--- BEGIN Available data ---

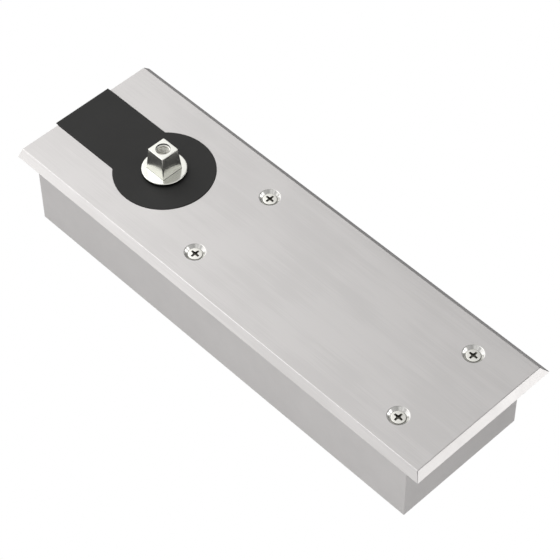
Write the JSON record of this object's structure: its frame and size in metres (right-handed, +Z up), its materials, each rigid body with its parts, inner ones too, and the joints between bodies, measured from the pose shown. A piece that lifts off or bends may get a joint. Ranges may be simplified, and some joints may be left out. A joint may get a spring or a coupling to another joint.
{
  "type": "floor spring",
  "caption": "Floor-set hydraulic door closer: grey cement case, brushed steel cover with folded edges, black keyhole insert, tapered square spindle, heart cam, sliding yoke and spring.",
  "frame": {"origin": "on the spindle axis, at the level of the finished floor, which is the top face of the cover plate", "axes": "+X along the box from the spindle to the far end, +Y across it to the left of +X, +Z up along the spindle towards the door"},
  "size_m": [0.3074, 0.098, 0.0699],
  "materials": {
    "brushed_cover": "brushed along its length",
    "case_grey": "matte",
    "insert_black": "fine grained",
    "screw_bright": "bright",
    "spindle_nickel": "polished nickel",
    "cast_body": "painted casting",
    "hard_steel": "ground",
    "bearing_steel": "polished",
    "spring_steel": "oiled",
    "fastener_steel": "zinc plated",
    "piston_alloy": "turned",
    "cage_brass": "pressed",
    "bush_bronze": "sintered",
    "valve_brass": "turned",
    "ring_plastic": "smooth",
    "seal_rubber": "matte"
  },
  "bodies": {
    "housing": {"cement_case": "case_grey", "cover_plate": "brushed_cover", "keyhole_insert": "insert_black", "cover_screws": "screw_bright", "closer_body": "cast_body", "base_cover": "cast_body", "base_gasket": "seal_rubber", "base_screws": "fastener_steel", "upper_outer_race": "bearing_steel", "lower_outer_race": "bearing_steel", "shaft_seal": "seal_rubber", "seal_spring": "spring_steel", "seal_retainer": "fastener_steel", "rod_bush": "bush_bronze", "spring_seat": "fastener_steel", "main_spring": "spring_steel", "end_plug": "fastener_steel", "end_plug_ring": "seal_rubber", "channel_plugs": "fastener_steel", "filler_plug": "fastener_steel", "clamp_bolts": "fastener_steel", "clamp_washers": "fastener_steel", "levelling_screws": "fastener_steel"},
    "spindle_group": {"spindle": "spindle_nickel", "cam": "hard_steel", "cam_key": "hard_steel", "upper_spacer": "hard_steel", "lower_spacer": "hard_steel", "upper_inner_race": "bearing_steel", "lower_inner_race": "bearing_steel"},
    "upper_ball_set": {"upper_balls": "bearing_steel", "upper_cage": "cage_brass"},
    "lower_ball_set": {"lower_balls": "bearing_steel", "lower_cage": "cage_brass"},
    "yoke": {"upper_yoke_plate": "hard_steel", "lower_yoke_plate": "hard_steel", "crosshead": "hard_steel", "crosshead_pins": "hard_steel", "roller_pin": "hard_steel", "piston_rod": "bearing_steel", "piston": "piston_alloy", "piston_ring": "ring_plastic", "piston_nut": "fastener_steel", "check_ball": "bearing_steel", "check_retainer": "fastener_steel"},
    "roller": {"cam_roller": "bearing_steel"},
    "closing_screw": {"closing_valve": "valve_brass", "closing_valve_ring": "seal_rubber"},
    "latch_screw": {"latch_valve": "valve_brass", "latch_valve_ring": "seal_rubber"}
  },
  "joints": [
    {"name": "spindle_turn", "type": "hinge", "parent": "housing", "child": "spindle_group", "pos_m": [0, 0, 0], "axis": [0, 0, 1], "range_deg": [0, 130], "stiffness_Nm_per_rad": 1, "springref_deg": -17.19},
    {"name": "yoke_slide", "type": "slide", "parent": "housing", "child": "yoke", "axis": [-1, 0, 0], "range_m": [0, 0.012], "deforming": ["main_spring"]},
    {"name": "upper_balls_turn", "type": "hinge", "parent": "housing", "child": "upper_ball_set", "pos_m": [0, 0, -0.0125], "axis": [0, 0, 1], "range_deg": [0, 58]},
    {"name": "lower_balls_turn", "type": "hinge", "parent": "housing", "child": "lower_ball_set", "pos_m": [0, 0, -0.042], "axis": [0, 0, 1], "range_deg": [0, 58]},
    {"name": "roller_spin", "type": "hinge", "parent": "yoke", "child": "roller", "pos_m": [-0.0215, 0, -0.028], "axis": [0, 0, 1], "continuous": true},
    {"name": "closing_valve_turn", "type": "hinge", "parent": "housing", "child": "closing_screw", "pos_m": [0.1838, -0.0225, -0.019], "axis": [0, 0, 1], "range_deg": [0, 360]},
    {"name": "latch_valve_turn", "type": "hinge", "parent": "housing", "child": "latch_screw", "pos_m": [0.1838, 0.0225, -0.019], "axis": [0, 0, 1], "range_deg": [0, 360]}
  ],
  "couplings": [
    {"joint": "yoke_slide", "follows": "spindle_turn", "m_per_rad": 0.0052888},
    {"joint": "upper_balls_turn", "follows": "spindle_turn", "ratio": 0.4331},
    {"joint": "lower_balls_turn", "follows": "spindle_turn", "ratio": 0.4354}
  ]
}
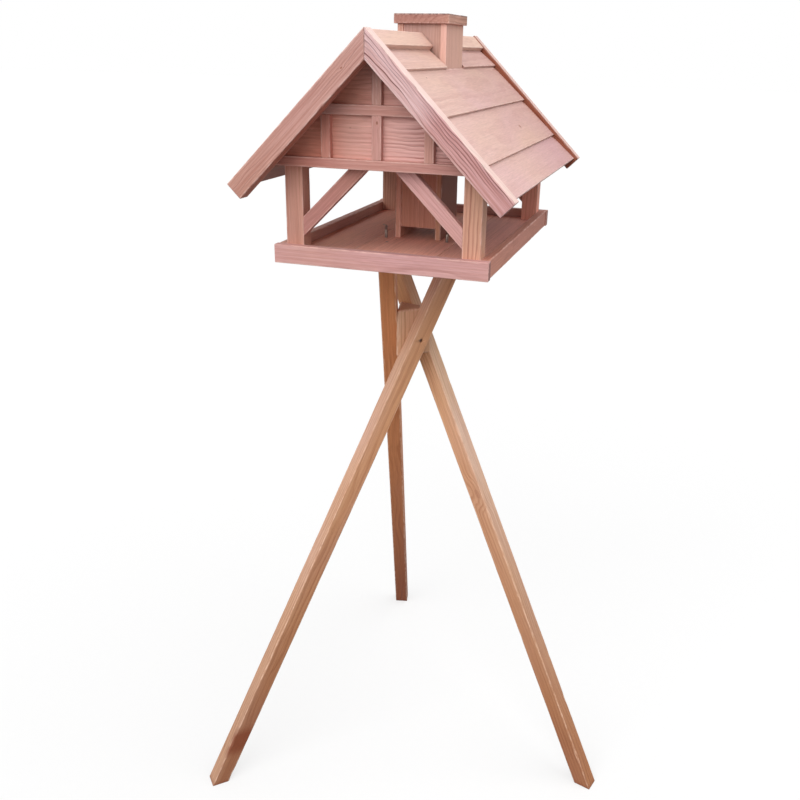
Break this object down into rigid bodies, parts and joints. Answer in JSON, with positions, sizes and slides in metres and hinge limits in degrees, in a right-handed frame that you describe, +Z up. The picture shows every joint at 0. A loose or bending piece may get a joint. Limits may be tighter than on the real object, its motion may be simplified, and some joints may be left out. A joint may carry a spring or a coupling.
{
  "type": "bird table",
  "caption": "Wooden bird table: gabled board roof on corner posts over a rimmed tray, with a food silo through the roof under a lift-off cap, standing on splayed crossed legs.",
  "frame": {"origin": "centre of the bounding box's footprint, on the ground under the three feet", "axes": "+Z up, -Y towards the front gable, +X to the right when seen from the front"},
  "size_m": [0.7522, 0.7765, 1.447],
  "materials": {
    "house_wood": "stained planed softwood",
    "roof_wood": "light stained planed softwood boards",
    "barge_wood": "stained softwood with raised grain",
    "stand_wood": "stained planed softwood battens",
    "steel": "zinc-plated steel"
  },
  "bodies": {
    "table": {"back_batten_low": "house_wood", "back_batten_mid": "house_wood", "back_strip_centre": "house_wood", "back_strip_left": "house_wood", "back_strip_right": "house_wood", "back_strip_top": "house_wood", "barge_back_left": "barge_wood", "barge_back_right": "barge_wood", "barge_front_left": "barge_wood", "barge_front_right": "barge_wood", "brace_back_left": "house_wood", "brace_back_right": "house_wood", "brace_front_left": "house_wood", "brace_front_right": "house_wood", "floor_left": "house_wood", "floor_middle": "house_wood", "floor_right": "house_wood", "front_batten_low": "house_wood", "front_batten_mid": "house_wood", "front_strip_centre": "house_wood", "front_strip_left": "house_wood", "front_strip_right": "house_wood", "front_strip_top": "house_wood", "gable_back": "house_wood", "gable_front": "house_wood", "leg_back": "stand_wood", "leg_front_left": "stand_wood", "leg_front_right": "stand_wood", "leg_screws": "steel", "post_back_left": "house_wood", "post_back_right": "house_wood", "post_front_left": "house_wood", "post_front_right": "house_wood", "ridge_left_back": "roof_wood", "ridge_left_front": "roof_wood", "ridge_right_back": "roof_wood", "ridge_right_front": "roof_wood", "rim_back": "house_wood", "rim_front": "house_wood", "rim_left": "house_wood", "rim_right": "house_wood", "roof_left_1_back": "roof_wood", "roof_left_1_front": "roof_wood", "roof_left_2": "roof_wood", "roof_left_3": "roof_wood", "roof_left_4": "roof_wood", "roof_right_1_back": "roof_wood", "roof_right_1_front": "roof_wood", "roof_right_2": "roof_wood", "roof_right_3": "roof_wood", "roof_right_4": "roof_wood", "silo_back": "house_wood", "silo_front": "house_wood", "silo_left": "house_wood", "silo_pins": "steel", "silo_right": "house_wood", "stand_block": "stand_wood", "tray_screws": "steel"},
    "cap": {"cap_slab": "house_wood", "cap_plug": "house_wood"}
  },
  "joints": [
    {"name": "cap_lift", "type": "slide", "parent": "table", "child": "cap", "axis": [0, 0, 1], "range_m": [0, 0.06]}
  ]
}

--- END Available data ---

Problem description -> Return every record above exactly as it appears.

Result of the task ->
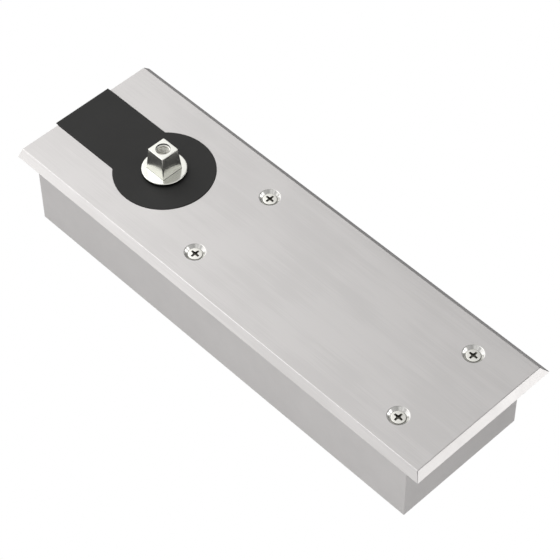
Write the JSON record of this object's structure: its frame and size in metres (right-handed, +Z up), its materials, each rigid body with its parts, inner ones too, and the joints between bodies, measured from the pose shown. A piece that lifts off or bends may get a joint. Ranges may be simplified, and some joints may be left out. A joint may get a spring or a coupling to another joint.
{
  "type": "floor spring",
  "caption": "Floor-set hydraulic door closer: grey cement case, brushed steel cover with folded edges, black keyhole insert, tapered square spindle, heart cam, sliding yoke and spring.",
  "frame": {"origin": "on the spindle axis, at the level of the finished floor, which is the top face of the cover plate", "axes": "+X along the box from the spindle to the far end, +Y across it to the left of +X, +Z up along the spindle towards the door"},
  "size_m": [0.3074, 0.098, 0.0699],
  "materials": {
    "brushed_cover": "brushed along its length",
    "case_grey": "matte",
    "insert_black": "fine grained",
    "screw_bright": "bright",
    "spindle_nickel": "polished nickel",
    "cast_body": "painted casting",
    "hard_steel": "ground",
    "bearing_steel": "polished",
    "spring_steel": "oiled",
    "fastener_steel": "zinc plated",
    "piston_alloy": "turned",
    "cage_brass": "pressed",
    "bush_bronze": "sintered",
    "valve_brass": "turned",
    "ring_plastic": "smooth",
    "seal_rubber": "matte"
  },
  "bodies": {
    "housing": {"cement_case": "case_grey", "cover_plate": "brushed_cover", "keyhole_insert": "insert_black", "cover_screws": "screw_bright", "closer_body": "cast_body", "base_cover": "cast_body", "base_gasket": "seal_rubber", "base_screws": "fastener_steel", "upper_outer_race": "bearing_steel", "lower_outer_race": "bearing_steel", "shaft_seal": "seal_rubber", "seal_spring": "spring_steel", "seal_retainer": "fastener_steel", "rod_bush": "bush_bronze", "spring_seat": "fastener_steel", "main_spring": "spring_steel", "end_plug": "fastener_steel", "end_plug_ring": "seal_rubber", "channel_plugs": "fastener_steel", "filler_plug": "fastener_steel", "clamp_bolts": "fastener_steel", "clamp_washers": "fastener_steel", "levelling_screws": "fastener_steel"},
    "spindle_group": {"spindle": "spindle_nickel", "cam": "hard_steel", "cam_key": "hard_steel", "upper_spacer": "hard_steel", "lower_spacer": "hard_steel", "upper_inner_race": "bearing_steel", "lower_inner_race": "bearing_steel"},
    "upper_ball_set": {"upper_balls": "bearing_steel", "upper_cage": "cage_brass"},
    "lower_ball_set": {"lower_balls": "bearing_steel", "lower_cage": "cage_brass"},
    "yoke": {"upper_yoke_plate": "hard_steel", "lower_yoke_plate": "hard_steel", "crosshead": "hard_steel", "crosshead_pins": "hard_steel", "roller_pin": "hard_steel", "piston_rod": "bearing_steel", "piston": "piston_alloy", "piston_ring": "ring_plastic", "piston_nut": "fastener_steel", "check_ball": "bearing_steel", "check_retainer": "fastener_steel"},
    "roller": {"cam_roller": "bearing_steel"},
    "closing_screw": {"closing_valve": "valve_brass", "closing_valve_ring": "seal_rubber"},
    "latch_screw": {"latch_valve": "valve_brass", "latch_valve_ring": "seal_rubber"}
  },
  "joints": [
    {"name": "spindle_turn", "type": "hinge", "parent": "housing", "child": "spindle_group", "pos_m": [0, 0, 0], "axis": [0, 0, 1], "range_deg": [0, 130], "stiffness_Nm_per_rad": 1, "springref_deg": -17.19},
    {"name": "yoke_slide", "type": "slide", "parent": "housing", "child": "yoke", "axis": [-1, 0, 0], "range_m": [0, 0.012], "deforming": ["main_spring"]},
    {"name": "upper_balls_turn", "type": "hinge", "parent": "housing", "child": "upper_ball_set", "pos_m": [0, 0, -0.0125], "axis": [0, 0, 1], "range_deg": [0, 58]},
    {"name": "lower_balls_turn", "type": "hinge", "parent": "housing", "child": "lower_ball_set", "pos_m": [0, 0, -0.042], "axis": [0, 0, 1], "range_deg": [0, 58]},
    {"name": "roller_spin", "type": "hinge", "parent": "yoke", "child": "roller", "pos_m": [-0.0215, 0, -0.028], "axis": [0, 0, 1], "continuous": true},
    {"name": "closing_valve_turn", "type": "hinge", "parent": "housing", "child": "closing_screw", "pos_m": [0.1838, -0.0225, -0.019], "axis": [0, 0, 1], "range_deg": [0, 360]},
    {"name": "latch_valve_turn", "type": "hinge", "parent": "housing", "child": "latch_screw", "pos_m": [0.1838, 0.0225, -0.019], "axis": [0, 0, 1], "range_deg": [0, 360]}
  ],
  "couplings": [
    {"joint": "yoke_slide", "follows": "spindle_turn", "m_per_rad": 0.0052888},
    {"joint": "upper_balls_turn", "follows": "spindle_turn", "ratio": 0.4331},
    {"joint": "lower_balls_turn", "follows": "spindle_turn", "ratio": 0.4354}
  ]
}
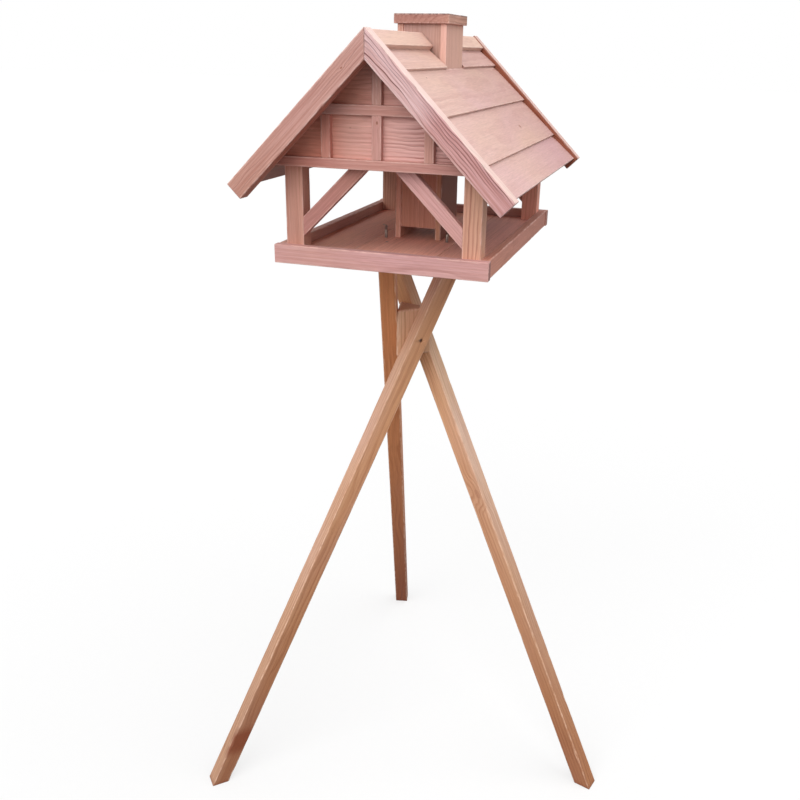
Break this object down into rigid bodies, parts and joints. Answer in JSON, with positions, sizes and slides in metres and hinge limits in degrees, in a right-handed frame that you describe, +Z up. The picture shows every joint at 0. A loose or bending piece may get a joint. Limits may be tighter than on the real object, its motion may be simplified, and some joints may be left out. A joint may carry a spring or a coupling.
{
  "type": "bird table",
  "caption": "Wooden bird table: gabled board roof on corner posts over a rimmed tray, with a food silo through the roof under a lift-off cap, standing on splayed crossed legs.",
  "frame": {"origin": "centre of the bounding box's footprint, on the ground under the three feet", "axes": "+Z up, -Y towards the front gable, +X to the right when seen from the front"},
  "size_m": [0.7522, 0.7765, 1.447],
  "materials": {
    "house_wood": "stained planed softwood",
    "roof_wood": "light stained planed softwood boards",
    "barge_wood": "stained softwood with raised grain",
    "stand_wood": "stained planed softwood battens",
    "steel": "zinc-plated steel"
  },
  "bodies": {
    "table": {"back_batten_low": "house_wood", "back_batten_mid": "house_wood", "back_strip_centre": "house_wood", "back_strip_left": "house_wood", "back_strip_right": "house_wood", "back_strip_top": "house_wood", "barge_back_left": "barge_wood", "barge_back_right": "barge_wood", "barge_front_left": "barge_wood", "barge_front_right": "barge_wood", "brace_back_left": "house_wood", "brace_back_right": "house_wood", "brace_front_left": "house_wood", "brace_front_right": "house_wood", "floor_left": "house_wood", "floor_middle": "house_wood", "floor_right": "house_wood", "front_batten_low": "house_wood", "front_batten_mid": "house_wood", "front_strip_centre": "house_wood", "front_strip_left": "house_wood", "front_strip_right": "house_wood", "front_strip_top": "house_wood", "gable_back": "house_wood", "gable_front": "house_wood", "leg_back": "stand_wood", "leg_front_left": "stand_wood", "leg_front_right": "stand_wood", "leg_screws": "steel", "post_back_left": "house_wood", "post_back_right": "house_wood", "post_front_left": "house_wood", "post_front_right": "house_wood", "ridge_left_back": "roof_wood", "ridge_left_front": "roof_wood", "ridge_right_back": "roof_wood", "ridge_right_front": "roof_wood", "rim_back": "house_wood", "rim_front": "house_wood", "rim_left": "house_wood", "rim_right": "house_wood", "roof_left_1_back": "roof_wood", "roof_left_1_front": "roof_wood", "roof_left_2": "roof_wood", "roof_left_3": "roof_wood", "roof_left_4": "roof_wood", "roof_right_1_back": "roof_wood", "roof_right_1_front": "roof_wood", "roof_right_2": "roof_wood", "roof_right_3": "roof_wood", "roof_right_4": "roof_wood", "silo_back": "house_wood", "silo_front": "house_wood", "silo_left": "house_wood", "silo_pins": "steel", "silo_right": "house_wood", "stand_block": "stand_wood", "tray_screws": "steel"},
    "cap": {"cap_slab": "house_wood", "cap_plug": "house_wood"}
  },
  "joints": [
    {"name": "cap_lift", "type": "slide", "parent": "table", "child": "cap", "axis": [0, 0, 1], "range_m": [0, 0.06]}
  ]
}